Before we dive into the syntax, these are the kinds of things that the patterns consist of:

Literals: They are the simplest things to match. When they are there, we just match them. It could be like an a or a 1.
Meta characters: They do not mean what they look like. They usually refer to something else. For example, \d could refer to any digit.
Vertical Bar: The | is a symbol of boolean OR. It gives an option to match any of the things it delimits.
Quantifiers: They specify how many of the concerned pattern needs to be matched.
Grouping and Capturing: Parentheses could be used to group parts of the regex or capturing parts for later use.

Regular Expression Syntax

Let’s look at what the meta characters do in a little more detail.

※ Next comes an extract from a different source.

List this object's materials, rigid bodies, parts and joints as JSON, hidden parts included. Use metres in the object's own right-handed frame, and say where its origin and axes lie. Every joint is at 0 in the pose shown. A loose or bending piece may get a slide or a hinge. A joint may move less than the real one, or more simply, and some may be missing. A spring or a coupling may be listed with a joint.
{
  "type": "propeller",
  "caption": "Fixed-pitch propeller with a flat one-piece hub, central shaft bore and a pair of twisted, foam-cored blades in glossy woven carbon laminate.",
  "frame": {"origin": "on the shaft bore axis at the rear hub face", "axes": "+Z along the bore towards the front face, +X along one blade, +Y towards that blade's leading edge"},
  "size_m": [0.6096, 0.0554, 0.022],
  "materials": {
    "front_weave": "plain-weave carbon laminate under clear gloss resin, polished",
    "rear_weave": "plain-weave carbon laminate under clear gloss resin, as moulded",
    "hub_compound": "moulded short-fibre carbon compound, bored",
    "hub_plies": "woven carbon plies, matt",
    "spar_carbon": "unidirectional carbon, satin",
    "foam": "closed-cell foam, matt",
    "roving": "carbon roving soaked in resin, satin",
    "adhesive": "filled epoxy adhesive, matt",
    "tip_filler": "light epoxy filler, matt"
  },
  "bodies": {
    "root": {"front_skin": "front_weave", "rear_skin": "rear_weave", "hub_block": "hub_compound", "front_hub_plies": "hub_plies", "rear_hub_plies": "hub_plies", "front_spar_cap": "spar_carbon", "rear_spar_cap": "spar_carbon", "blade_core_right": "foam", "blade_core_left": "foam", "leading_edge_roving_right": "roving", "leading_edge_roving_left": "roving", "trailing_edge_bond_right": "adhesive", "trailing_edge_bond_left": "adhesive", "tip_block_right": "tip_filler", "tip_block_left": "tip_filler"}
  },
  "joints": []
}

Meta character	Description
`^`	Start of a string
`$`	End of a string
`\t`	Tab
`\n`	Newline
`\r`	Carriage Return
`\s`	Any whitespace character
`\S`	Any non-whitespace character
`\d`	Any Digit
`\D`	Any non-digit
`\w`	Any word-character
`\W`	Any non-word character
`\b`	Any word boundary
`\B`	Any non-word-boundary
`.`	Any single character, usually barring a newline

By the way, if you want to match a metacharacter literally, you need to use \ to escape it. For example, \. would just match the . character.

Now, let us look into more flexibility stuff.

Expression	Meaning
`[abc]`	Matches any of `a`,`b`, or `c`
`[^abc]`	Matches anything other than `a`, `b`, or `c`
`[a-d]`	Matches any of the characters in the range `a-d`
`a*`	Matches `a` zero or more times
`a?`	Matches `a` zero or one time
`a+`	Matches `a` one or more times
`a\|b`	Matches either `a` or `b`
`a{3}`	Matches exactly 3 of `a`
`a{3,}`	Matches 3 or more of `a`
`a{3,5}`	Matches 3, 4 or 5 of `a` (inclusive range)
`( )`	Captures everything inside the bracket

Example:

We are now ready to explain why \w+@\w+\.(com|org|net|in) does what it claims.

Firstly, what should an email look like? That's right, it should have a structure like user@domain.extension.

The user and domain consists of any letter, number or underscore but at least one of them. So, we use \w+.

We restrict the extension to org, com, net or in by using the |.